Manga-ka: Natsumi Matsumoto
Publisher: Viz Media
Rating: Teen (13+)
Release Date: December 2009
Synopsis: “During the Sports Festival, Momoka brings lunch for Ryuga so they can eat together, but Akira isn’t happy that Ryuga rejected her lunch in favour of Momoka’s. Jealous, Akira calls on three impish wind demons to break the couple apart.”
A charming mixture of Chinese pop culture with the traditional styling of Ribon manga, St. Dragon Girl is a sweet, spirited piece of manga fluff. It also slips in just enough fantasy elements and strange cuteness to avoid being overly sweet, relying on an upbeat tone that will overcome many a jaded manga fan.
St.Dragon Girl’s recipe takes a lot of tried and true manga elements and presents a combination that well suits those with a shojo appetite. The Chinese cultural references work themselves in neatly as the series combines Japanese and Chinese spiritual practices, joyfully celebrating these elements much as Ranma ½ had. The series establishes this well in this volume, kicking off with a self-contained story about a supporting character and the little dragon who is a better friend then she could suspect, and eventually moves onto a story wherein an adorable Panda demon wrecks havoc that leads to an epic number of adorably drawn pandas of varying sizes populating Momoka’s school. This understanding of cuteness expands into other aspects of the series such as the strange demons that attack the cast, reflecting their mischievous nature. This compliments how they often ultimately prove to be harmless wayward spirits, reflecting the generally positive outlook of Matsumoto’s characters.
The upbeat nature of the series is further enhanced by the art. Matsumoto’s art bounces across the page, mixing in some decent knowledge of action layouts with the usual flowery fare you expect from shojo for younger readers. Whether it’s snowboarding to the extreme at a deluxe resort , or some overviews of cities as the cast soars above on a flying dragon, the artwork is primarily polished, and extremely cheerful. Some might still find it cluttered due to the amount of screen tones, but I appreciated the kinetic feel it gave the series. The series flips well between action scenes, supernatural moments and school day hijinx, providing some consistent laughs whether it’s cutesy razorblade demons or narcissistic school idols.
Another element of St. Dragon Girl that struck me as charming was the role reversal of gender and superpowers we’ve seen in old superhero comics. For many years it was common for the girl on the team to have a more passive power, like Jean Grey‘s telekinesis or the Invisible Girl‘s force field while giving the men more physical powers. This trend that started to wean off in the 70’s, when Jean started eating suns and manipulating the cosmic fabric of the universe, thankfully. Because girls, they want to have fun, y’know? And Momoka is definitely the one having fun in this title, claiming credit to all sorts of cool martial arts action scenes and excelling as one of the school’s top athletes. Meanwhile, the male characters all had magic based powers, so they don’t get to partake in kicking the butts of evil panda poachers. While this was more of a background element to the usual sparkly shojo overdrive, I still appreciated it. It was refreshing to see a take-charge shojo lead who gets to both invoke magical dragons and know kung fu.

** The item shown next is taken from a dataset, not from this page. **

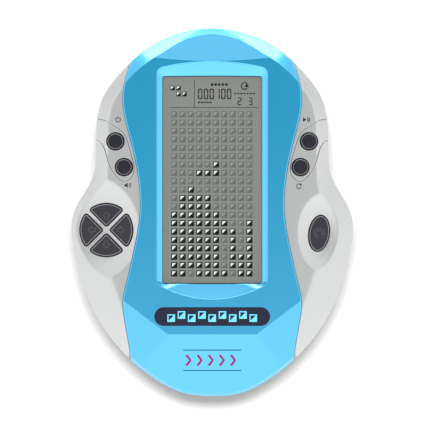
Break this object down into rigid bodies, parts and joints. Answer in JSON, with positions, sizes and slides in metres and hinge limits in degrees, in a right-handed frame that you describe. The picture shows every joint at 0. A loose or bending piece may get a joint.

However, while the manga itself is definitely endearing, Matsumoto’s comments sections proved to be the most intriguing element. Matsumoto’s commentary proved insightful, as she delved into topics relating to how manga is made, rather then the usual anecdotes, fan mail and “this is the video game I’m currently playing” blurbs we usually see in shojo manga. As a cartoonist, it was fun to learn things like the inner workings of Ribon editorial, and the tools she uses for her colour work, inking and bits where she discussed panel borders. This isn’t a topic that comes up often in authors notes, and it was interesting to find out how an individual magazine might approach these things.
If you’re a fan of Arina Tanemura’s work, often published in Ribon as well, you’ll find a lot to like in this series. This shares the same sense of fun mixed with moments of melodrama, though opts to focus more on silly situations with a decent sense of humour. I recommend this most to fans of manga who don’t mind their shojo sparkly and fluffy, and also to anyone who find pandas adorable, which I imagine should primarily ensure the enjoyment of all.